Гусева любили слушать всегда: и в Женевской большевистской столовой, которую по мере надобности превращали в зал собраний или «художественный клуб», и в Стокгольме в дни четвёртого партийного Съезда, а порой и просто дома «у Ильичей». Когда товарищи собирались вместе, Ленин неизменно просил Сергея Ивановича спеть. И тот запевал то романс Калинникова «На старом кургане» — про вольного сокола, прикованного цепью, то куплеты Тореадора, то мечтательные романсы Чайковского, то любимую Ильичом «Свадьбу» Даргомыжского.

И каждый раз после недолгого пребывания за границей Гусев с новыми указаниями Ленина, с новым приливом сил возвращался в Россию.
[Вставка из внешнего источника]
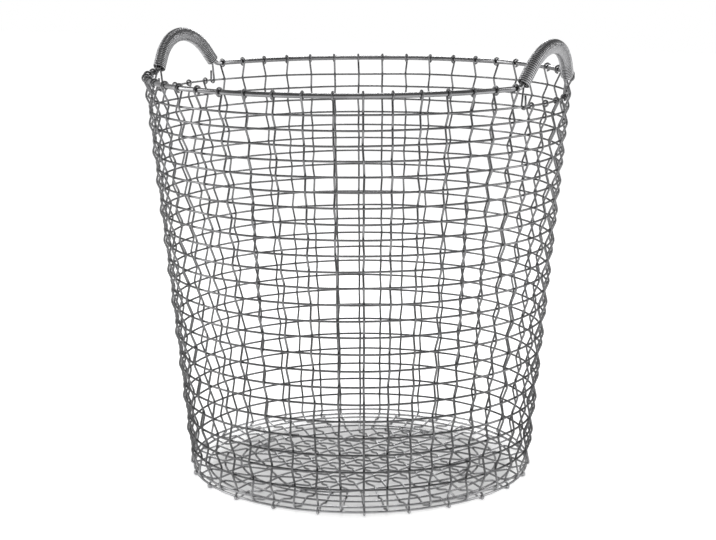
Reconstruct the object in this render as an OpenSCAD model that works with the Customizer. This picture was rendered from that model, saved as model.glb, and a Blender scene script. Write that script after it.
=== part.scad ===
// Round wire basket: a tapering bowl woven from steel wire, with a heavy rim rod that
// rises into two arched handles, each wrapped in a close coil of wire.
// The origin is on the ground, on the basket's axis. The handles lie along X.

/* [Bowl] */
// Radius of the rim, to the middle of its rod
rim_r = 240; // [225:1:255]
// Radius of the ring round the bottom, to the middle of its wire
foot_r = 196; // [190:1:205]
// Height of the middle of the rim rod above the ground
rim_h = 459.2; // [420:0.2:500]

/* [Wire] */
// Thickness of the rod that makes the rim and the two arches
rod_d = 5.6; // [5:0.1:6]
// Thickness of the wire that the bowl is woven from
wire_d = 2.4; // [2.2:0.05:2.5]
// Thickness of the ring round the bottom
ring_d = 2.8; // [2.4:0.1:3]
// Space between a wire and the hoop, ring or rod that it bends round
wire_gap = 0.3; // [0.25:0.05:0.4]
// Width of a through wire, seen across its bends, as a share of its thickness
wire_width_share = 0.8;
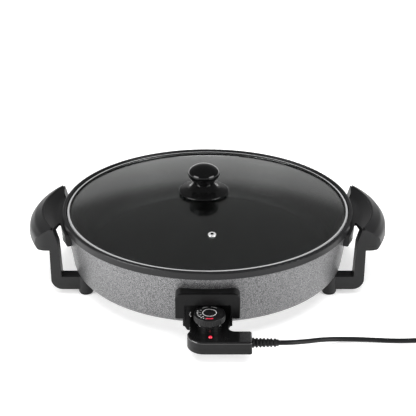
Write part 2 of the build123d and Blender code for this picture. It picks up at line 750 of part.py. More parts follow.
# Knob in two mouldings: a wide heat-guard disc with its cone, and the mushroom head
DISC_R = 36.0
WAIST_R = 15.4
HEAD_R = 22.7
HEAD_Z = 155.7
KNOB_TOP = 169.2
ROUND = 0.5523                 # pull of a Bezier handle that draws a quarter ellipse
with BuildPart() as knob_disc:
    with BuildSketch(KNOB_SECTION):
        with BuildLine():
            FilletPolyline(
                (SHANK_R + 0.1, GLASS_TOP + 1),
                (DISC_R - 1, GLASS_TOP + 0.8),
                (DISC_R, GLASS_TOP + 1.8),
                (DISC_R, GLASS_TOP + 3.6),
                (21, GLASS_TOP + 7),
                (WAIST_R, KNOB_SPLIT),
                (SHANK_R + 0.1, KNOB_SPLIT),
                radius=[0, 0.6, 0.6, 1.6, 9, 0, 0],
                close=True,
            )
        make_face()
    revolve(axis=KNOB_AXIS)
knob_disc.part.label = "knob_disc"
export_step(knob_disc.part, "parts/knob_disc.step")

with BuildPart() as knob_head:
    with BuildSketch(KNOB_SECTION):
        with BuildLine():
            Line((0, KNOB_SPLIT), (WAIST_R, KNOB_SPLIT))
            Line((WAIST_R, KNOB_SPLIT), (WAIST_R, KNOB_SPLIT + 2))
            Spline(
                (WAIST_R, KNOB_SPLIT + 2),
                (HEAD_R, HEAD_Z),
                tangents=[(0.35, 1), (0, 1)],
                tangent_scalars=[0.8, 0.9],
            )
            Bezier(
                (HEAD_R, HEAD_Z),
                (HEAD_R, HEAD_Z + ROUND * (KNOB_TOP - HEAD_Z)),
                (HEAD_R * ROUND, KNOB_TOP),
                (0, KNOB_TOP),
            )
            Line((0, KNOB_TOP), (0, KNOB_SPLIT))
        make_face()
    revolve(axis=KNOB_AXIS)
    with BuildSketch(level(KNOB_SPLIT)):
        with Locations((KNOB_X, 0)):
            Circle(SHANK_R)
    extrude(amount=SCREW_REACH + 0.5, mode=Mode.SUBTRACT)
knob_head.part.label = "knob_head"
export_step(knob_head.part, "parts/knob_head.step")

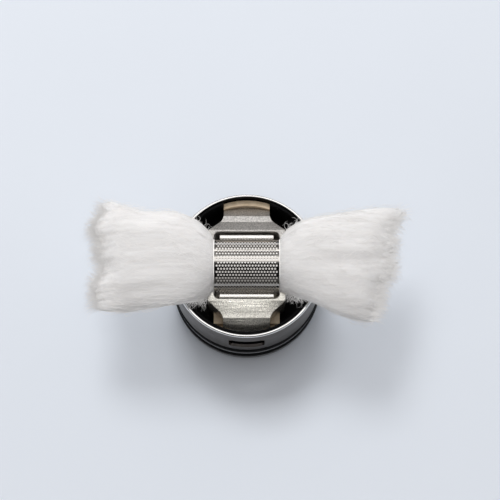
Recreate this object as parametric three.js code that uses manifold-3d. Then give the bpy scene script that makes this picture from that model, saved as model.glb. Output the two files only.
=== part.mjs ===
// Plug-in build deck of a rebuildable atomizer: a low steel cup on two O-rings, two clamp posts inside it,
// and a perforated mesh strip arched over a cotton wick between the posts.
// Millimetres, +Z up. The origin is on the cup's axis, in the plane that the base stands on.
// X runs along the wick, and +Y points to the rear (positive) post.
import * as THREE from 'three';
import { mergeVertices } from 'three/addons/utils/BufferGeometryUtils.js';
import Module from 'manifold-3d';

const wasm = await Module();
wasm.setup();

// ---- driving dimensions ----
const ROUND_STEPS = 48; // around the cup
const HOLE_STEPS = 16; // around screws and their holes
const FIT = 0.05; // running clearance between neighbours

const rimZ = 9.0;
const wallOuterR = 7.9;
const wallInnerR = 7.58;
const wallFootZ = 3.8;
const rimChamfer = 0.15;

const windowWide = 3.8;
const windowLowZ = 4.9;
const windowHighZ = 7.25;
const windowCornerR = 0.45;

const flangeTopZ = 0.7;
const landLowZ = 2.0;
const landHighZ = 2.5;
const grooveR = 6.75;
const baseTopZ = 4.5;
const oringR = 0.62;
const oringCentreR = wallOuterR + 0.1 - oringR;

const floorZ = 4.9; // top of the liner's floor, where the posts stand
const linerOuterR = 7.5;
const linerInnerR = 7.2;
const linerTopZ = 8.85;

const slotHalf = 3.5; // half width of the clamp slot
const slotInnerY = 2.8;
const slotOuterY = 3.7;
const slotFloorZ = 5.15;
const slotCornerR = 0.6;
const earY = 3.0;
const jawInnerY = 2.3;
const jawTopZ = 7.9;
const wingHalf = 4.05; // half width of a post beside its slot
const neckHalf = 2.45; // half width of a post near the wall
const postOuterR = 6.85;
const footLong = 2.0;
const footHalf = 2.7;

const barHalf = 2.9;
const barInnerY = 3.0;
const barOuterY = 3.48;
const barLowZ = 5.3;
const barTopZ = 8.55;

const screwR = 0.8; // clamp screws, and the thread of the centre pin
const clampScrewZ = 6.1;
const clampHeadR = 1.05;
const clampHeadInnerY = 6.05;
const clampHeadOuterY = 6.65;
const postScrewR = 0.7;
const postScrewX = 1.65;
const postScrewY = 4.7;
const postScrewHeadR = 1.25;
const postScrewTopZ = 6.2;
const driveWide = 0.3;

const padInnerR = 6.9;
const padOuterR = 7.48;
const rearPadTopZ = 8.1;
const frontPadTopZ = 6.5;
const padFootZ = 5.15;
const padFootOuterR = 7.15;
const cheekHalf = 3.5;
const cheekInnerY = 4.2;
const cheekOuterY = 5.6;
const cheekTopZ = 6.0;

const meshWide = 6.8;
const meshOuterR = 2.95;
const meshThick = 0.1;
const coilZ = 8.2; // axis of the mesh arch
const meshFootZ = 5.9;

const pinHeadR = 1.6;
const pinShankR = 1.0;
const bushFlangeR = 2.3;
const bushR = 1.7;
const tongueHalf = 1.5;
const tongueTopZ = 5.6;

// ---- solids from three.js geometry ----

/** Welds a geometry's vertices and turns it into a solid with its faces pointing out. */
function solidOf(geometry) {
  const bare = geometry.clone();
  bare.deleteAttribute('normal');
  bare.deleteAttribute('uv');
  const welded = mergeVertices(bare, 1e-5);
  const points = welded.attributes.position.array;
  const faces = [];
  const index = welded.index.array;
  for (let i = 0; i < index.length; i += 3) {
    const [a, b, c] = index.slice(i, i + 3);
    if (a !== b && b !== c && c !== a) {
      faces.push([a, b, c]);
    }
  }
  const corner = (n) => new THREE.Vector3().fromArray(points, 3 * n);
  const volume = faces.reduce((sum, [a, b, c]) => sum + corner(a).dot(corner(b).cross(corner(c))), 0);
  const outward = volume > 0 ? faces : faces.map(([a, b, c]) => [a, c, b]);
  const mesh = new wasm.Mesh({
    numProp: 3,
    vertProperties: new Float32Array(points),
    triVerts: new Uint32Array(outward.flat()),
  });
  mesh.merge();
  return new wasm.Manifold(mesh);
}

/** Turns a solid back into a geometry. */
function geometryOf(solid) {
  const mesh = solid.getMesh();
  const geometry = new THREE.BufferGeometry();
  geometry.setAttribute('position', new THREE.BufferAttribute(mesh.vertProperties, 3));
  geometry.setIndex(new THREE.BufferAttribute(mesh.triVerts, 1));
  geometry.computeVertexNormals();
  return geometry;
}

/** A solid turned about the Z axis from a closed profile of [radius, height] points. */
function turned(profile, steps = ROUND_STEPS) {
  const points = [...profile, profile[0]].map(([r, z]) => new THREE.Vector2(r, z));
  return solidOf(new THREE.LatheGeometry(points, steps).rotateX(Math.PI / 2));
}

/** A cylinder along Z between two heights. */
function discZ(radius, lowZ, highZ, x = 0, y = 0) {
  const geometry = new THREE.CylinderGeometry(radius, radius, highZ - lowZ, HOLE_STEPS);
  return solidOf(geometry.rotateX(Math.PI / 2).translate(x, y, (lowZ + highZ) / 2));
}

/** A cylinder along Y between two depths. */
function discY(radius, lowY, highY, z) {
  const geometry = new THREE.CylinderGeometry(radius, radius, highY - lowY, HOLE_STEPS);
  return solidOf(geometry.translate(0, (lowY + highY) / 2, z));
}

/** A box from its low and high corners. */
function block([x0, y0, z0], [x1, y1, z1]) {
  const geometry = new THREE.BoxGeometry(x1 - x0, y1 - y0, z1 - z0);
  return solidOf(geometry.translate((x0 + x1) / 2, (y0 + y1) / 2, (z0 + z1) / 2));
}

/** A plan outline (x, y) raised from one height to another. */
function raised(shape, lowZ, highZ, curveSegments = 8) {
  const geometry = new THREE.ExtrudeGeometry(shape, { depth: highZ - lowZ, bevelEnabled: false, curveSegments });
  return solidOf(geometry.translate(0, 0, lowZ));
}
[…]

Здесь его ждала опасная и сложная работа, неминуемые аресты, тюрьма, ссылка.

В 1906 году, вернувшись из Стокгольма, Гусев был арестован в Москве. К счастью, его взяли с подложным паспортом на имя мещанина Ивана Кулебякова. А то ведь ещё за Ростовскую стачку ему грозил смертный приговор. В тюрьме «Ивана Кулебякова» ценили как знатока литературы и прекрасного исполнителя оперных арий. В своей камере он составил вокальный квартет, и певцы услаждали заключённых песнями разных народов. «Иван Кулебяков» был сослан в город Берёзов Тобольской губернии. План побега он вырабатывал ещё по пути в Сибирь, но осуществил его почти через два года. В Берёзове Гусев предложил свои услуги как учитель пения. Он часто пел у берега Оби. Его большой голос свободно разносился и долетал с одного берега реки на другой. Тобольские любители музыки прослышали о прекрасном пении ссыльного учителя. Они задумали поставить отрывки из оперы «Паяцы», но затея не получалась: не было исполнителя партии актёра Тонио. А у Гусева как раз был баритон, и берёзовцы упивались его исполнением Пролога из «Паяцев». Кружок любителей упросил исправника разрешить ссыльному принять участие в спектакле, и Гусев поехал в Тобольск. Загримированный, в костюме клоуна он появился перед публикой: «Итак, мы начинаем!» — гремел его голос.